Nobody puts baby in a corner, but they're putting her in the National Film Registry.

“Dirty Dancing,” along with another 1980s culture-changer, “Beverly Hills Cop,” are entering the Library of Congress' registry, part of an annual group of 25 announced Wednesday that spans 115 years of filmmaking.

“Dirty Dancing” from 1987 used the physicality and chemistry of Patrick Swayze as Johnny Castle and Jennifer Grey as Frances “Baby” Houseman to charm generations of moviegoers, while also taking on issues like abortion, classism and antisemitism. In the climactic moment, Swayze defiantly declares, “Nobody puts baby in a corner” before taking Grey to dance to “(I’ve Had) The Time of My Life.”

1984's “Beverly Hills Cop,” the first Eddie Murphy film in the registry, arguably made him the world's biggest movie star at the time and made action comedies a blockbuster staple for a decade.

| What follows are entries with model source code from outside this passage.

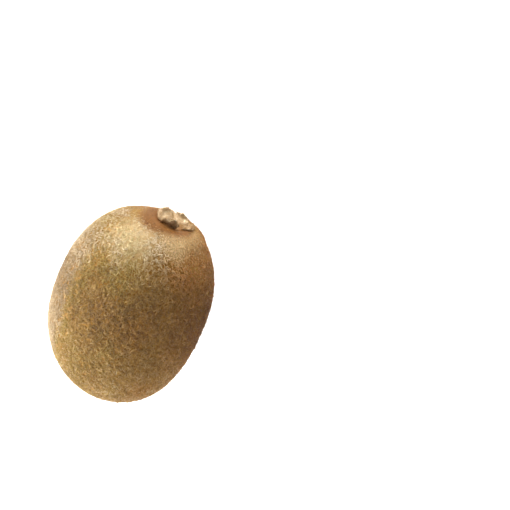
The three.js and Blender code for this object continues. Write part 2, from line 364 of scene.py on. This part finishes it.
def rooted(count, rng):
    """The angles of count roots, set as seeds in a sunflower's head: each is a golden turn round
    from the one before, with an equal share of the covered skin between them, and a little out of
    place."""
    polar = np.linspace(0.002, np.pi - 0.002, 2000)
    place = skin_about_axis(polar, np.full_like(polar, np.pi / 2))
    off = place[:, 2]
    band = np.linalg.norm(np.gradient(place, axis=0), axis=1) * off
    covered = np.cumsum(band * down_cover(np.cos(polar), off))
    order = np.arange(count) + rng.uniform(0, 1)
    polar = np.interp(order / count * covered[-1], covered, polar)
    around = order * GOLDEN_TURN + rng.uniform(0, 2 * np.pi)
    jitter = rng.normal(0, TUFT_OFF, (2, count)) / HALF_WIDTH
    return polar + jitter[0], around + jitter[1] / np.maximum(np.sin(polar), 0.1)


def make_hairs(name, root, middle, tip, level, above, tone, warmth):
    """Closed spindles: each a point, a ring of three corners round its middle and a point. level and
    above are the reach of the ring sideways and upwards. On its map, a hair lies at its tone across,
    darker at the root, and at its warmth upwards."""
    spikes = np.stack([root, middle + level, middle + above, middle - level, tip], 1)
    spikes[..., 2] = np.maximum(spikes[..., 2], LOWEST)
    start = (np.arange(len(root)) * HAIR_POINTS)[:, None, None]
    faces = np.array([[0, 1, 2], [0, 2, 3], [0, 3, 1], [4, 2, 1], [4, 3, 2], [4, 1, 3]])
    piece = make_piece(name, spikes.reshape(-1, 3), (start + faces).reshape(-1, 3))
    at = np.empty((len(root), HAIR_POINTS, 2))
    at[..., 0] = np.clip(tone[:, None] * HAIR_TONES, 0.01, 0.99)
    at[..., 1] = np.clip(warmth, 0.02, 0.98)[:, None] + HAIR_ON_MAP
    vertex = np.empty(len(piece.data.loops), np.int32)
    piece.data.loops.foreach_get("vertex_index", vertex)
    layer = piece.data.uv_layers.new(name="OFBake")
    layer.uv.foreach_set("vector", at.reshape(-1, 2)[vertex].astype(np.float32).ravel())
    piece.data.materials.append(hair_material)
    return piece


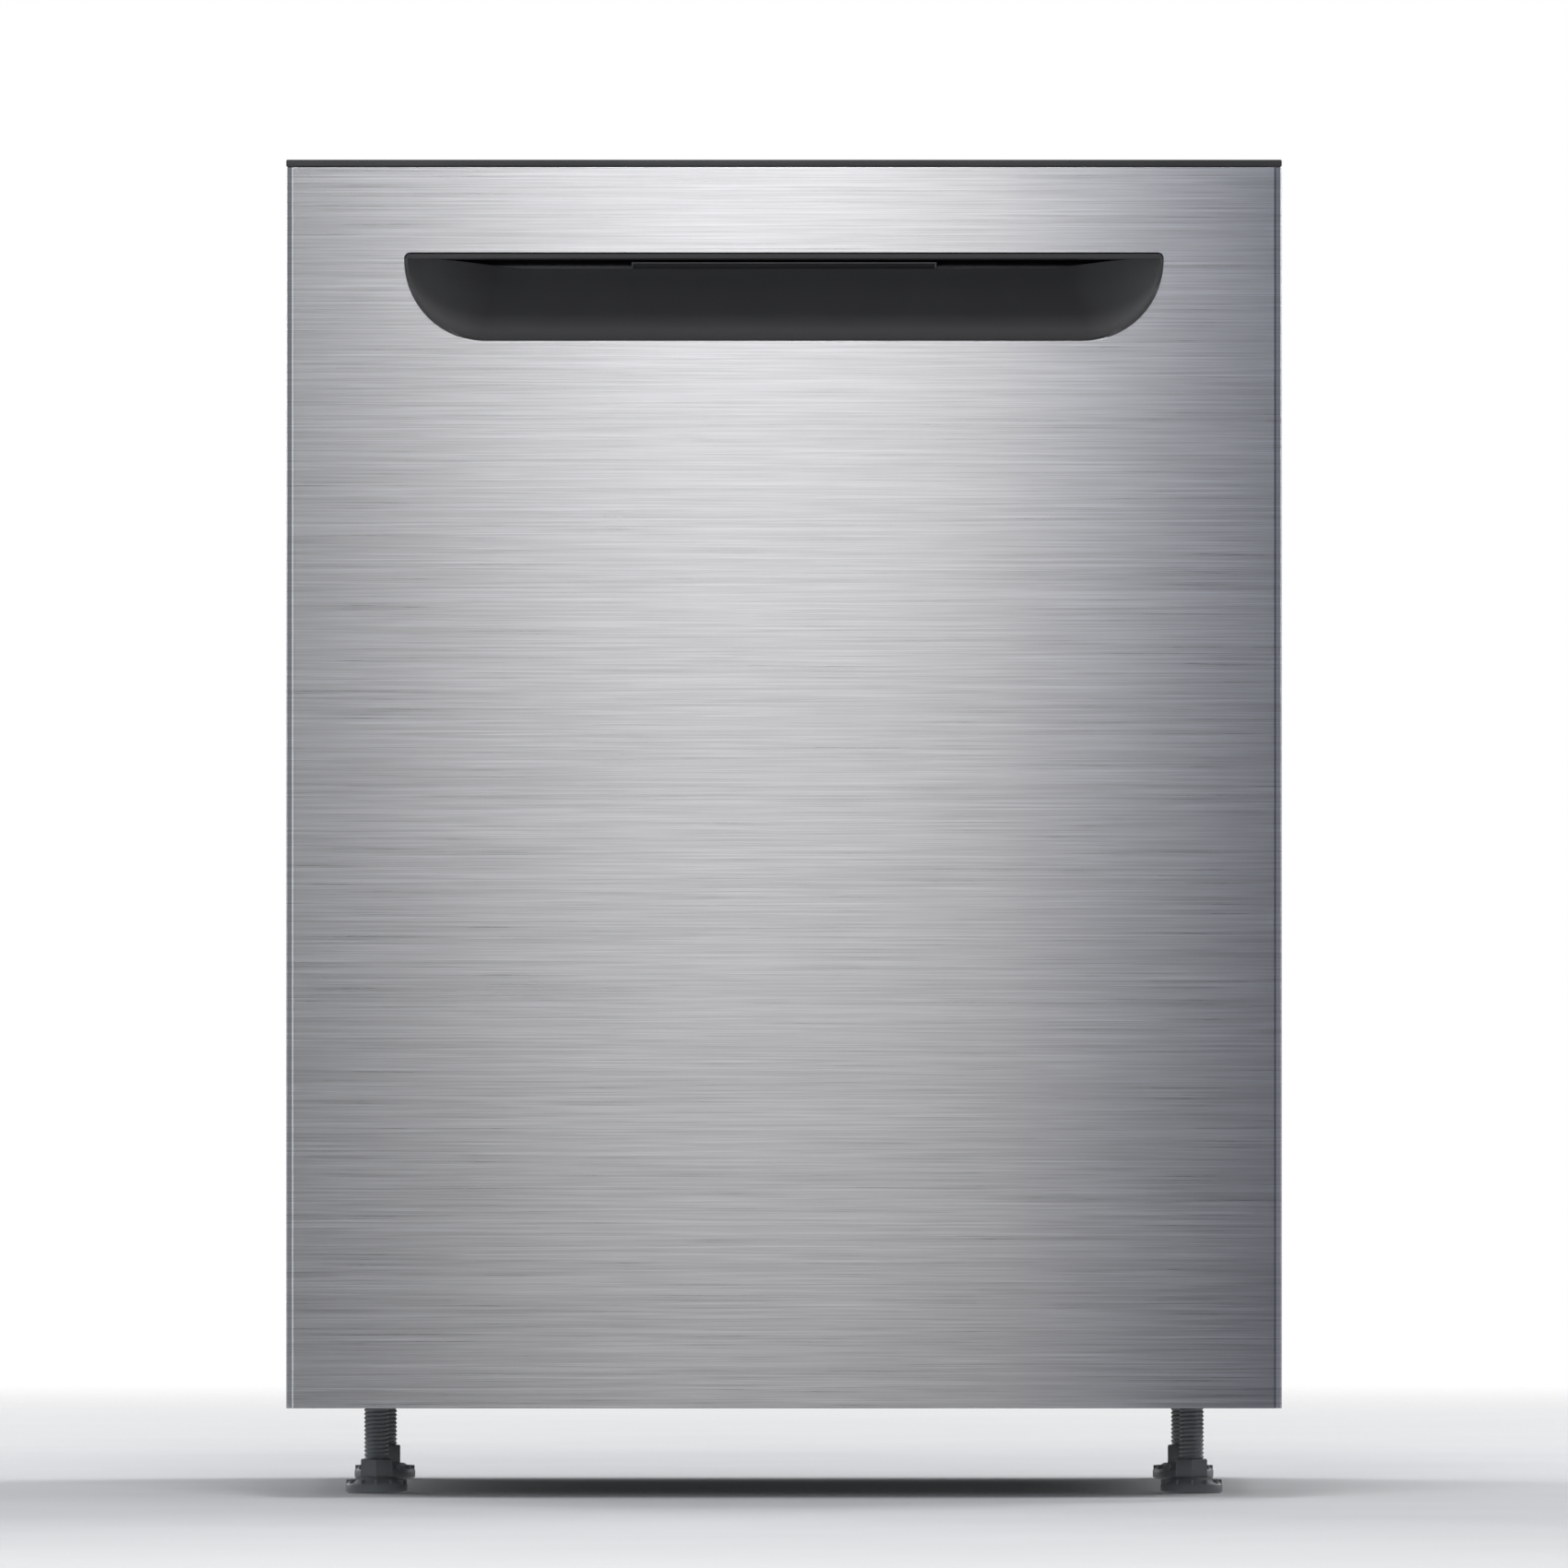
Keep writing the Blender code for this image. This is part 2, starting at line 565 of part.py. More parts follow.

Since 1988, the Librarian of Congress has annually selected movies for preservation that are “culturally, historically or aesthetically” significant. The current picks bring the registry to 900 films. Turner Classic Movies will host a TV special on Wednesday, screening a selection of the class of 2024.

The oldest film is from 1895 and brought its own form of dirty dancing: “Annabelle Serpentine Dance” is a minute-long short of a shimmying Annabelle Moore that was decried by many as a public indecency for the suggestiveness of her moves. The newest is David Fincher's “The Social Network" from 2010.

A look at some of the films entering the registry “Pride of the Yankees” (1942): The film became the model for the modern sports tear-jerker, with Gary Cooper playing Lou Gehrig and delivering the classic real-life line: “Today I consider myself the luckiest man on the face of the Earth.”

“The Miracle Worker” (1962): Anne Bancroft won an Oscar for best actress for playing title character Anne Sullivan and 16-year-old Patty Duke won best supporting actress for playing her deaf and blind protege Helen Keller in director Arthur Penn's film.

“Up in Smoke” (1978): The first feature to star the duo of Cheech Marin and Tommy Chong established a template for the stoner genre and brought weed culture to the mainstream. Marin, who also appears in the inductee “Spy Kids” from 2001, is one of many Latinos with prominent roles in this year's crop of films.

“Star Trek II: Wrath of Khan” (1982): The second movie in the “Star Trek” franchise featured one of filmdom's great villains in Ricardo Montalban's Khan, and showed that the world of Captain Kirk and Mr. Spock could bring vital thrills to the cinema.

“Common Threads: Stories from the Quilt” (1989): The Oscar-winning documentary on the NAMES Project Aids Memorial Quilt was a landmark telling of the devastation wrought by the disease.

“My Own Private Idaho” (1991): Director Gus Van Sant's film featured perhaps the greatest performance of River Phoenix, a year before the actor's death at age 23.

“American Me” (1992): Edward James Olmos starred and made his film directorial debut in this tale of Chicano gang life in Los Angeles and the brutal prison experience of its main character.

“No Country for Old Men” (2007): Joel and Ethan Coen broke through at the Oscars with their adaptation of Cormac McCarthy's novel, winning best picture, best director and best adapted screenplay, while Javier Bardem won best supporting actor for playing a relentless killer with an unforgettable haircut.